Question I Am Having Trouble Using Two Monitors With Two GPUs

Feb 22, 2019
I have a reasonably powerful setup. I just got a 2070 gpu and want to use it as well as my 1060. I have them both installed and have each attached to one monitor. The 1060 is attached to my lower res monitor for looking at basic stuff and my 2070 is attached to my 1080p monitor but only the monitor attached to the 2070 is working the other one is black. Is this just an impossible setup I am trying to do or is there a way to make it work? Also I am getting a third monitor and was plannig on switching my other monitors, the ones previously mentioned in the issue, to the 1060 and keeping the 2070 for my 144hz monitor. Any ideas on what could go wrong there?
What is the EXACT model number of your power supply?

Have you enabled the multiple monitor configuration in your display settings? Right click desktop, display settings, and check there for any multi monitor settings. Might also be necessary to check your bios settings or your Nvidia control panel settings as well.

Normally using multiple graphics cards independently for separate displays should not be a problem. Also make sure you have the latest Nvidia drivers installed, and possibly it might not be a bad idea to do a clean install of the Nvidia drivers WITH both cards installed, using the DDU first.

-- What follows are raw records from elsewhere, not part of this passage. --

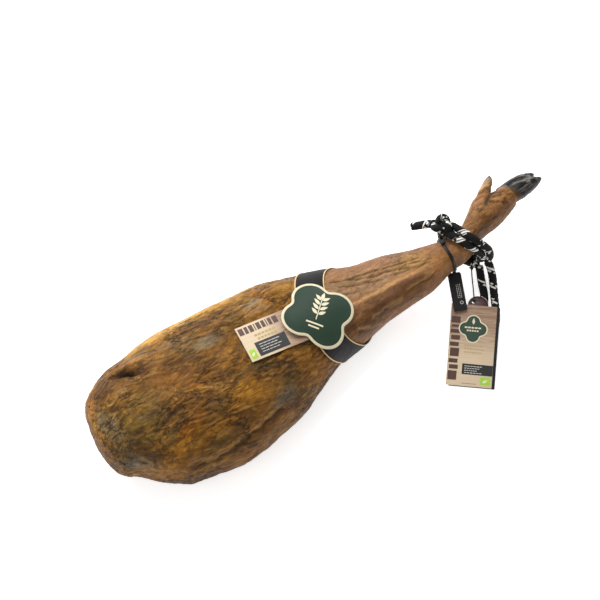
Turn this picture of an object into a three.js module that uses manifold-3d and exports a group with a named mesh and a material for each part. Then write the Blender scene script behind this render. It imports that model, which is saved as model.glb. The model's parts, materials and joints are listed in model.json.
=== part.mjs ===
// A whole cured shoulder ham with its trotter, lying on its broad side: +X runs from the fat end to
// the claws, +Z is up, and z = 0 is the surface that it rests on. Millimetres throughout.
import * as THREE from 'three';
import { mergeVertices } from 'three/addons/utils/BufferGeometryUtils.js';
import Module from 'manifold-3d';

const wasm = await Module();
wasm.setup();

// ---- Driving dimensions of the ham ----
const HAM_LENGTH = 688; // fat end to claw tips
const BODY_WIDTH = 202; // widest, across the fat end
const BODY_HEIGHT = 118; // thickest, over the table
const BODY_PRESS = 9; // how much of its round underside is pressed flat
const SHANK_WIDTH = 77; // half way along the shank
const SHANK_HEIGHT = 60;
const PASTERN_WIDTH = 36; // narrowest, above the foot
const PASTERN_HEIGHT = 39;
const FOOT_WIDTH = 46;
const FOOT_HEIGHT = 50;
const AXIS_HEIGHT = 53; // of the shank's and the foot's middle over the table
const CLAW_LENGTH = 60;
const CLAW_WIDTH = 25;
const DEWCLAW_LENGTH = 49;
const DEWCLAW_WIDTH = 20;

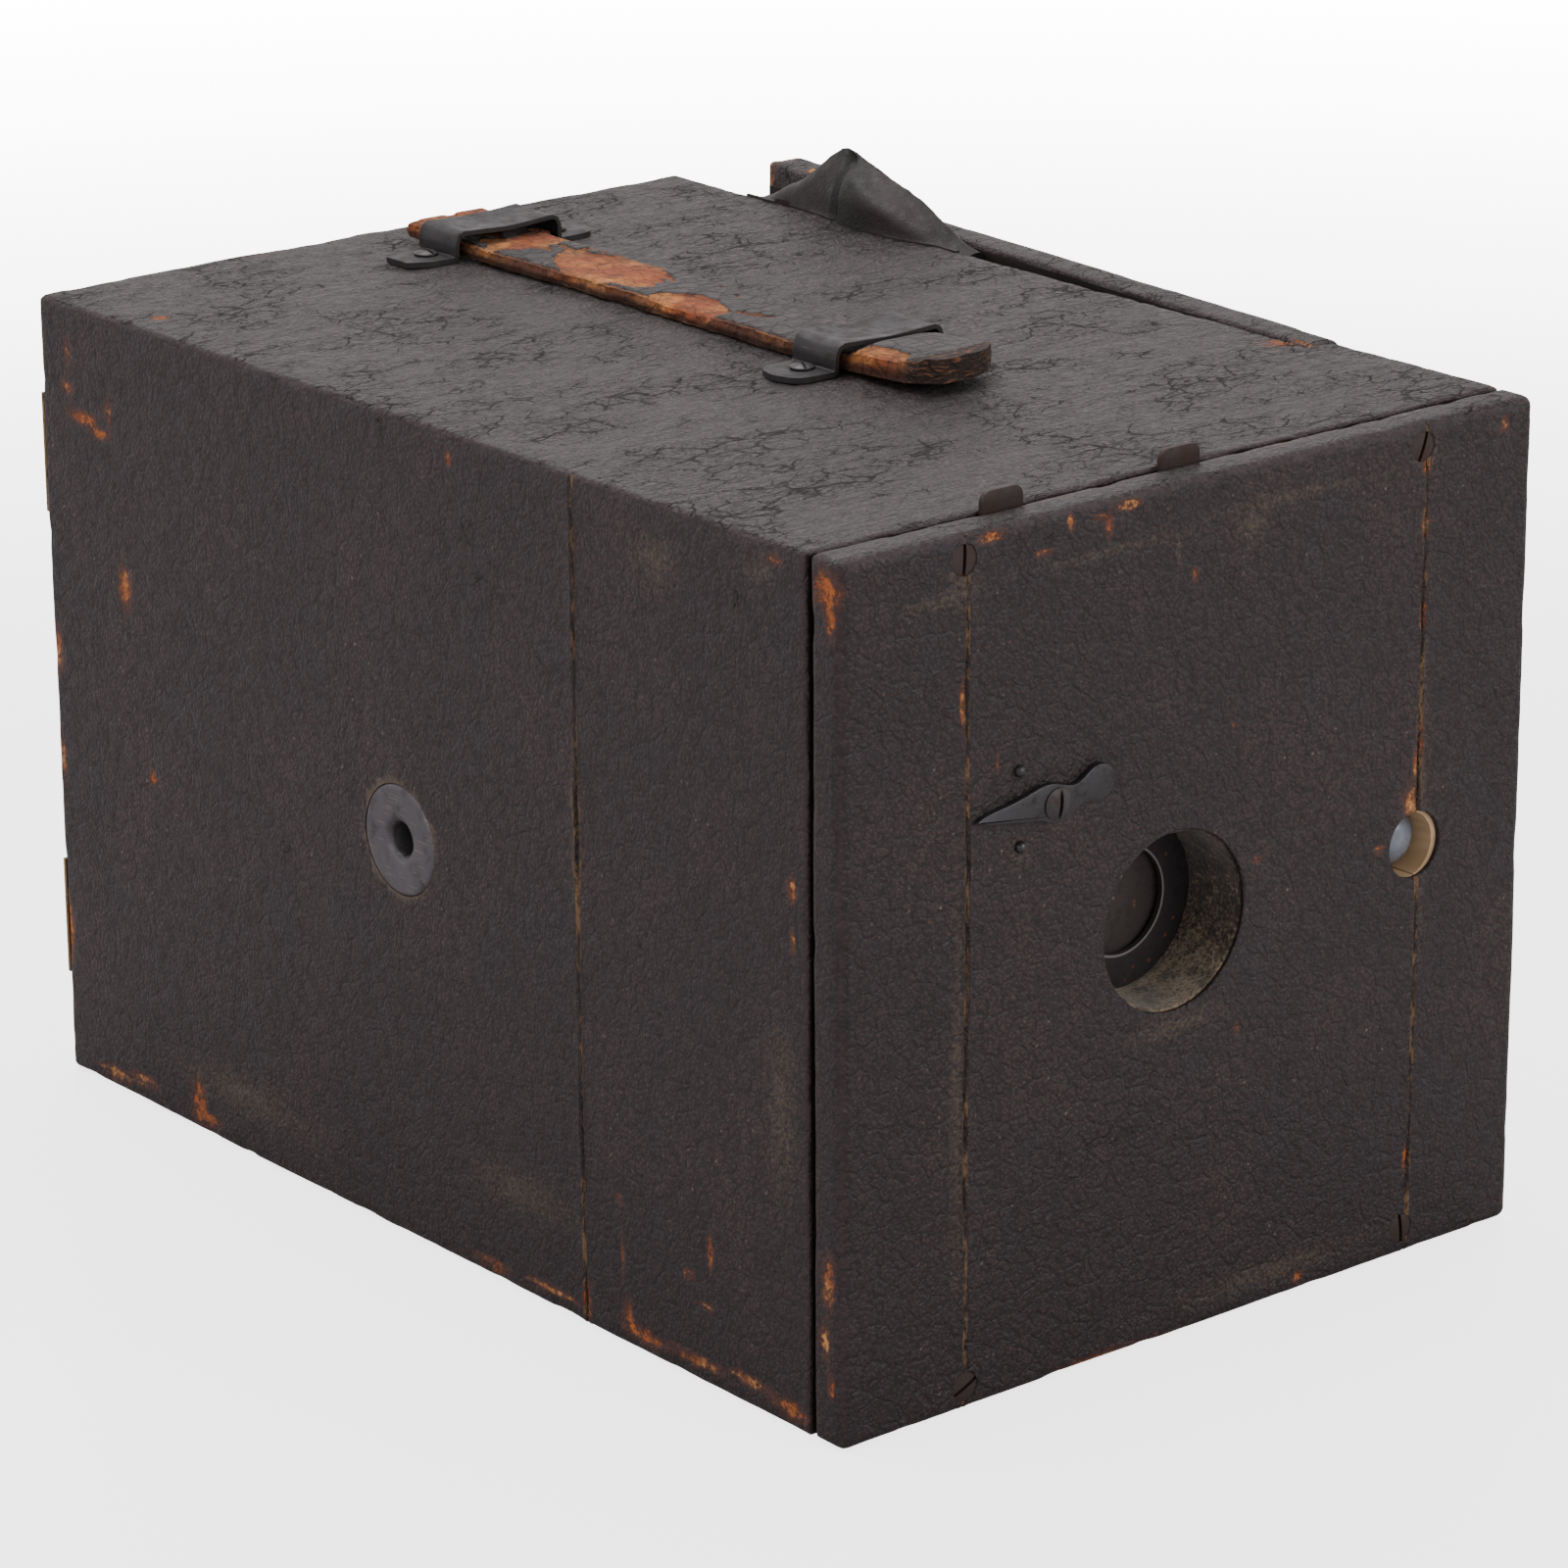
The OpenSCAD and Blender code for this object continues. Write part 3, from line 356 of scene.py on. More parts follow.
def leather_finish(name, dark, brown, dusty, shine):
    """Old black goatskin. The piece is painted with worn, edge, seam, dusty and haze."""
    material, tree, shader, place = new_material(name)
    skin = use(tree, pebbles, Place=place)
    top = stored(tree, "dusty")
    dry = plus(tree, times(tree, top, 0.25), 0.2)
    streaky = stretched(tree, place, (0.55, 1.0, 1.0))
    coarse = use(tree, cracks, Place=streaky, Net=190.0, Spread=dry, Width=0.075)[0]
    hair = use(tree, cracks, Place=streaky, Net=520.0, Spread=plus(tree, dry, -0.02), Width=0.12)[0]
    crack = sums(tree, "MAXIMUM", coarse, times(tree, hair, 0.5))
    crackle = use(tree, cracks, Place=place, Net=250.0, Spread=0.62, Width=0.16)[0]
    wrinkles = times(tree, top, grain(tree, stretched(
        tree, place, (0.28, 1.0, 1.0)), 620.0, 4.0, 0.7, 0.6))

    # dye, with brown and grey clouds in it, and lint on top
    clouds = grain(tree, place, 38.0, 4.0, 0.6)
    small = grain(tree, place, 330.0, 4.0, 0.65)
    colour = blend(tree, ramp(tree, clouds, 0.42, 0.7), dark, brown)
    colour = blend(tree, ramp(tree, small, 0.5, 0.85, 0.0, 0.8), colour, brown)
    cool = grain(tree, place, 62.0, 4.0, 0.6)
    colour = blend(tree, ramp(tree, cool, 0.55, 0.75, 0.0, 0.6), colour, (0.019, 0.021, 0.025))
    grey = times(tree, top, ramp(tree, small, 0.3, 0.75, 0.35, 1.0))
    colour = blend(tree, grey, colour, dusty)
    red = use(tree, ragged, Place=place, Field=grain(tree, place, 26.0, 2.0), Level=0.97, Rim=0.1,
              Break=1.3, Size=900.0)[0]
    colour = blend(tree, times(tree, red, 0.7), colour, (0.12, 0.026, 0.013))
    fluff = ramp(tree, clouds, 0.45, 0.6, 0.35, 1.0)
    lint = times(tree, specks(tree, place, 720.0, 0.13, 0.1), fluff)
    colour = blend(tree, times(tree, lint, 0.62), colour, (0.24, 0.2, 0.16))
    rust = specks(tree, place, 900.0, 0.07, 0.4)
    colour = blend(tree, times(tree, rust, 0.55), colour, (0.2, 0.06, 0.025))
    colour = blend(tree, times(tree, skin["Pores"], 0.75), colour, (0.007, 0.0055, 0.0055))
    colour = blend(tree, times(tree, crackle, 0.45), colour, (0.008, 0.006, 0.006))

    # rubbed edges: purple-brown, then the orange of the bare hide
    edge = stored(tree, "edge")
    rubbed = use(tree, ragged, Place=place, Field=edge, Level=0.5, Rim=0.5, Break=0.9, Size=260.0)[0]
    colour = blend(tree, times(tree, rubbed, 0.6), colour, (0.042, 0.023, 0.027))
    haze = use(tree, ragged, Place=place, Field=stored(tree, "haze"), Level=0.35, Rim=1.1, Break=2.6,
               Size=1300.0)[0]
    colour = blend(tree, times(tree, haze, 0.5), colour, (0.13, 0.095, 0.058))
    bare = use(tree, ragged, Place=place, Field=edge, Level=1.3, Rim=0.12, Break=1.35, Size=120.0)[0]
    worn = stored(tree, "worn")
    patch = use(tree, ragged, Place=place, Field=worn, Level=0.1, Rim=0.34, Break=1.9, Size=520.0)[0]
    halo = use(tree, ragged, Place=place, Field=worn, Level=-0.5, Rim=0.6, Break=1.7, Size=520.0)[0]
    flakes_gone = ramp(tree, grain(tree, place, 640.0, 4.0, 0.7), 0.38, 0.47)
    patch = times(tree, sums(tree, "MAXIMUM", patch, bare), flakes_gone)
    hide = blend(tree, ramp(tree, grain(tree, place, 75.0, 2.0), 0.42, 0.58), (0.4, 0.115, 0.027),
                 (0.52, 0.25, 0.09))
    hide = blend(tree, ramp(tree, small, 0.36, 0.56), (0.17, 0.05, 0.02), hide)
    hide = blend(tree, ramp(tree, grain(tree, place, 1500.0, 3.0, 0.7), 0.42, 0.7), hide,
                 (0.14, 0.045, 0.02))
    colour = blend(tree, times(tree, halo, 0.55), colour, (0.085, 0.03, 0.017))
    colour = blend(tree, patch, colour, hide)
    colour = blend(tree, times(tree, crack, 0.92), colour, (0.005, 0.003, 0.002))

    # splits over the joints of the boards: dark, with tan threads of torn skin and dust
    seam = stored(tree, "seam")
    thread = times(tree, ramp(tree, seam, 0.35, 0.8), ramp(
        tree, grain(tree, stretched(tree, place, (1.0, 1.0, 0.3)), 800.0, 4.0, 0.75), 0.45, 0.6))
    colour = blend(tree, ramp(tree, seam, 0.72, 0.97), colour, (0.006, 0.004, 0.003))
    colour = blend(tree, times(tree, thread, 0.7), colour, (0.21, 0.125, 0.06))

    rough = plus(tree, shine, ramp(tree, small, 0.3, 0.8, -0.06, 0.14))
    rough = plus(tree, rough, times(tree, sums(tree, "MAXIMUM", patch, thread), 0.3))
    rough = plus(tree, rough, times(tree, crack, 0.4))
    height = minus(tree, times(tree, skin["Height"], 0.75),
                  times(tree, crack, 1.9))
    height = minus(tree, height, times(tree, crackle, 0.7))
    height = plus(tree, height, times(tree, wrinkles, 5.0))
    height = minus(tree, height, times(tree, patch, 1.1))
    height = plus(tree, height, times(tree, thread, 1.2))
    wire(tree, shader, {"Base Color": colour, "Roughness": rough, "Specular IOR Level": 0.36,
                        "Normal": raised(tree, height, 0.16 * MM)})
    return material


covering = leather_finish("black_goatskin", (0.0212, 0.0136, 0.0152), (0.037, 0.0205, 0.0195),
                          (0.066, 0.053, 0.052), 0.5)

skin_t = 1 * MM                                  # thickness of the leather
body_low, body_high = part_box("body_leather")
left_x, right_x = body_low.x, body_high.x
body_top = body_high.z
lid_wall_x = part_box("bag_side_board")[1].x + skin_t      # wall that the lid lies against
lid_end_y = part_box("finder_side_block")[1].y + skin_t
split_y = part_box("left_board_front")[1].y + 0.1 * MM     # joint of the left wall's boards
bush_low, bush_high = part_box("tripod_bush")
bush_y, bush_z = (bush_low.y + bush_high.y) / 2, (bush_low.z + bush_high.z) / 2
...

Here are the first steps to take when trying to solve these kinds of hardware problems. If you have already tried these steps, all of them, exactly as outlined, we can move along to more advanced solutions.

If there are any you have NOT done, it would be advisable to do so if for no other reason than to be able to say you've already done it and eliminate that possibility.

First, make sure your motherboard has the MOST recent BIOS version installed. If it does not, then update. This solves a high number of issues even in cases where the release that is newer than yours makes no mention of improving graphics card or other hardware compatibility. They do not list every change they have made when they post a new BIOS release.

Second, go to the product page for your motherboard on the manufacturer website. Download and install the latest driver versions for the chipset, storage controllers, audio and network adapters. Do not skip installing a newer driver just because you think it is not relevant to the problem you are having. The drivers for one device can often affect ALL other devices and a questionable driver release can cause instability in the OS itself. They don't release new drivers just for fun. If there is a new driver release for a component, there is a good reason for it. The same goes for BIOS updates.

IF you have other hardware installed or attached to the system that are not a part of the systems covered by the motherboard drivers, then go to the support page for THAT component and check to see if there are newer drivers available for that as well. If there are, install them.

The last thing we want to look at, for now anyhow, is the graphics card drivers. Regardless of whether you "already installed the newest drivers" for your graphics card or not, it is OFTEN a good idea to do a CLEAN install of the graphics card drivers. Just installing over the old drivers OR trying to use what Nvidia and AMD consider a clean install is not good enough and does not usually give the same result as using the Display Driver Uninstaller utility. This has a very high success rate and is always worth a shot.

If you have had both Nvidia and AMD cards installed at any point on that operating system then you will want to run the DDU twice. Once for the old card drivers (ie, Nvidia or AMD) and again for the currently installed graphics card drivers (ie, AMD or Nvidia). So if you had an Nvidia card at some point in the past, run it first for Nvidia and then after that is complete, run it again for AMD if you currently have an AMD card installed.

Here are the full instructions on running the Display driver uninstaller and CLEAN installing new drivers.

Graphics card CLEAN install tutorial using the DDU
Do you have the required PCI power cables connected to BOTH cards?

Honestly, I can't tell you for CERTAIN, but it may simply be a lack of adequate power. The RTX 2070 has a 500w power requirement. Even if we reduce that to 450w because we know that the specs are padded for safety and reasons of adequate overhead, and then add the power requirement of 450w (We'll call it 400w) for the GTX 1060, that's 850w for those two cards. GTX 1070 SLI configuration, which is probably the closest direct comparison as far as power consumption (Since there is no SLI for GTX 1060 or RTX 2070) still suggests that a 700w unit, minimum, is necessary.

Based on that there is a good chance you simply don't have adequate power, but again, for basic operation that still shouldn't stop some form of display for basic usage. Those power figures are generally assuming gaming loads.

I'd make sure you have all of the power connectors attached to both cards, make sure you have the latest motherboard bios version installed, try the clean install of the graphics drivers using the DDU WITH both cards installed and check all of the multiple display settings in desktop right click, Nvidia control panel and BIOS.

Other than that, the only things I could suggest are that perhaps you have one bad cable, or a bad slot on the motherboard. It should work, and it's likely to be a configuration problem, but check these other things to be sure.